╭─ AVAILABLE DATA

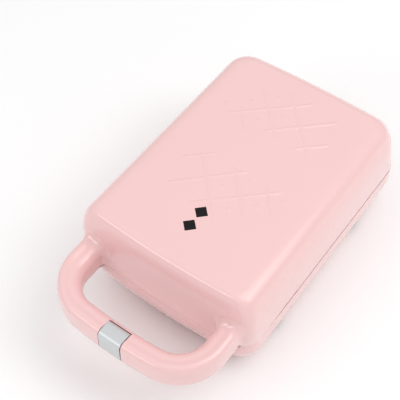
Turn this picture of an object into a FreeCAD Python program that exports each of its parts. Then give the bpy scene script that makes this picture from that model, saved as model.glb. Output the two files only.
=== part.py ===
"""Two-plate waffle maker with a hinged lid, a loop handle and a sprung latch.

The frame is +Z up, +X to the right, the handle towards -Y and the hinge towards +Y.
The origin is the middle of the whole outline on the surface that the feet stand on.
Every length is in millimetres and comes from the "Sizes" sheet.
"""
import FreeCAD, Part
import math
import os
import re
import Sketcher

SIZES = {
    "body_width": ("140", "lid width at its rim"),
    "body_length": ("204", "lid length at its rim, middle of front to middle of back"),
    "lid_height": ("48.7", "parting plane to the top of the lid"),
    "parting_height": ("40", "table to the parting plane between lid and base"),
    "parting_gap": ("1.2", "gap left between the two rims"),
    "wall": ("2.4", "moulded wall"),
    "fit": ("0.3", "gap between pieces of different bodies and round seated pieces"),
    "front_bow": ("756", "radius in plan of the bowed front"),
    "back_bow": ("1061", "radius in plan of the bowed back"),
    "front_corner": ("11", "corner radius in plan at the front of the rim"),
    "back_corner": ("18", "corner radius in plan at the back of the rim"),
    "front_swell": ("3", "extra radius of the front corners half way up the lid"),
    "back_swell": ("9", "extra radius of the back corners half way up the lid"),
    "top_corner": ("11.6", "corner radius in plan at the top of the lid"),
    "side_fall": ("23.1", "how far each side of the lid leans in by its top"),
    "side_power": ("3.9", "how late the side turns in, 2 being an ellipse"),
    "front_fall": ("10.1", "how far the front of the lid leans in by its top"),
    "front_power": ("3.3", "how late the front turns in"),
    "back_fall": ("22.5", "how far the back of the lid leans in by its top"),
    "back_power": ("1.85", "how late the back turns in"),
    "base_inset": ("0.2", "how far the base rim stands inside the lid rim"),
    "base_rim": ("12.9", "height of the upright rim of the base"),
    "base_fall": ("11.5", "how far the base tapers in below its rim"),
    "handle_reach": ("43.4", "middle of the lid front to the middle of the grip"),
    "handle_width": ("16.1", "width of the grip section"),
    "handle_height": ("22.7", "height of the grip section"),
    "handle_lift": ("1.2", "underside of the grip above the parting plane"),
    "arm_inset": ("14.9", "side of the body to the middle of each handle arm"),
    "handle_bend": ("23.6", "bend radius of the handle's middle line"),
    "handle_bow": ("360", "radius in plan of the bowed grip"),
    "handle_round": ("6.8", "round along the top of the grip"),
    "rail_width": ("9", "width of the lower handle rail"),
    "rail_depth": ("7.6", "height of the lower handle rail"),
    "rail_setback": ("6", "front of the lower rail behind the front of the grip"),
    "latch_width": ("16.8", "width of the latch"),
    "latch_skin": ("2.2", "wall of the latch"),
    "latch_side": ("0.5", "gap on each side of the latch"),
    "latch_pivot": ("3.6", "radius of the latch knuckle"),
    "latch_pin": ("1.1", "radius of the latch pin"),
    "latch_hook": ("1.3", "bite of the latch hook under the catch lip"),
    "web_width": ("2.6", "web on each side of the latch notch"),
    "well_radius": ("2.5", "radius of the spring well in the latch"),
    "well_width": ("4.4", "width of the spring well in the latch"),
    "spring_wire": ("0.3", "radius of the latch spring's wire"),
    "spring_radius": ("1.95", "radius of the latch spring"),
    "spring_pitch": ("0.75", "pitch of the latch spring"),
    "spring_turns": ("4", "turns of the latch spring"),
    "catch_width": ("13", "width of the catch tongue"),
    "catch_spread": ("4.5", "middle of the body to the middle of a catch screw"),
    "hinge_setback": ("5.5", "hinge axis behind the back of the rim"),
    "hinge_barrel": ("4.5", "radius of the hinge knuckles"),
    "hinge_pin": ("2", "radius of the hinge pins"),
    "hinge_inset": ("29", "side of the body to the middle of each hinge"),
    "knuckle_width": ("11.4", "width of the lid knuckle"),
    "ear_width": ("5", "width of each base ear"),
    "plate_side": ("8", "side of the body to the flange of a waffle plate"),
    "plate_end": ("16", "end of the body to the flange of a waffle plate"),
    "plate_corner": ("9", "corner radius of the plate flange"),
    "plate_flange": ("2.9", "thickness of the plate flange"),
    "plate_depth": ("11.5", "height of a whole plate"),
    "plate_skin": ("2.5", "wall of the cast plate"),
    "plate_step": ("4", "flange past the basin"),
    "plate_land": ("7", "land between the two moulds"),
    "knob_size": ("8", "side of a waffle knob at its foot"),
    "knob_side": ("12.5", "side of a mould to the middle of its outer knobs"),
    "knob_end": ("12.2", "end of a mould to the middle of its outer knobs"),
    "knob_height": ("6", "height of a waffle knob"),
    "knob_draft": ("12", "draft of a waffle knob in degrees"),
    "plate_boss": ("36", "end of a plate to the screw that holds it"),
    "deck_depth": ("6", "height of the heat shield ring"),
    "heater_radius": ("3.25", "radius of the tube heater"),
    "heater_inset": ("26", "side of the plate to the middle of each leg of the heater"),
    "heater_gap": ("0.4", "heater to plate"),
    "pan_wall": ("0.8", "sheet of the reflector pan"),
    "pan_depth": ("12.2", "depth of the reflector pan"),
    "foot_radius": ("8", "radius of a rubber foot"),
    "foot_height": ("4.5", "rubber foot below its leg"),
    "foot_side": ("14.5", "side of the body to the middle of a foot"),
    "foot_end": ("50", "front and back of the body to the middle of a foot"),
    "screw_head": ("2.7", "radius of a screw head"),
    "screw_shank": ("1.4", "radius of a screw shank"),
    "screw_rise": ("1.8", "height of a screw head"),
    "screw_slot": ("0.8", "width and depth of a screw slot"),
    "front_boss": ("4.6", "inside of the rim to a front deck screw"),
    "back_boss": ("4.6", "inside of the rim to a back deck screw"),
    "boss_height": ("8", "height of a deck screw boss"),
    "boss_inset": ("22", "side of the body to the middle of a deck screw"),
    "boss_side": ("7.6", "side of a deck screw boss"),
    "window_side": ("7.6", "side of a lamp window"),
    "window_front": ("34.4", "front of the lid to the middle of the front window"),
    "window_pitch": ("12.8", "spacing of the two windows"),
    "lamp_radius": ("2.4", "radius of a lamp"),
    "lamp_drop": ("13", "lamp holder below the lid skin"),
    "cord_bore": ("3.5", "radius of the bore in the cord bush"),
    "bush_radius": ("6", "radius of the cord bush where it passes the wall"),
    "bush_length": ("14", "length of the cord bush"),
    "boss_setback": ("0.4", "boss of the cord bush short of the back of the rim"),
    "bush_reach": ("24", "length of the boss of the cord bush"),
    "fuse_drop": ("2.1", "pan to the middle of the thermal fuse"),
    "fuse_place": ("30", "middle of the body to the thermal fuse"),
    "lamp_spread": ("11", "middle of the lid to a lamp holder screw"),
    "block_pitch": ("11", "spacing of the terminals"),
    "block_x": ("-14", "middle of the body to the middle of the terminal block"),
    "block_back": ("40", "back of the body to the middle of the terminal block"),
    "cord_height": ("18", "height of the cord bush above the table"),
}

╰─

• [SET EXERCISE]:
Print only the lines that run from the start of the listing to the line bearing "import Sketcher"; please keep the first line and that last one, exactly as they appear.

• [SOLUTION BELOW]:
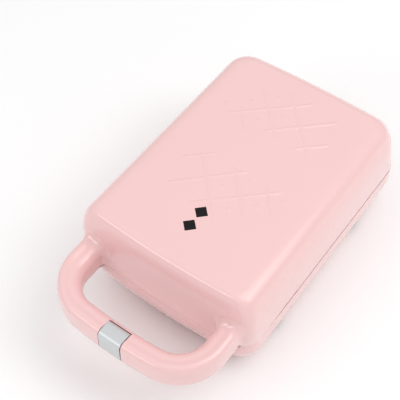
Turn this picture of an object into a FreeCAD Python program that exports each of its parts. Then give the bpy scene script that makes this picture from that model, saved as model.glb. Output the two files only.
=== part.py ===
"""Two-plate waffle maker with a hinged lid, a loop handle and a sprung latch.

The frame is +Z up, +X to the right, the handle towards -Y and the hinge towards +Y.
The origin is the middle of the whole outline on the surface that the feet stand on.
Every length is in millimetres and comes from the "Sizes" sheet.
"""
import FreeCAD, Part
import math
import os
import re
import Sketcher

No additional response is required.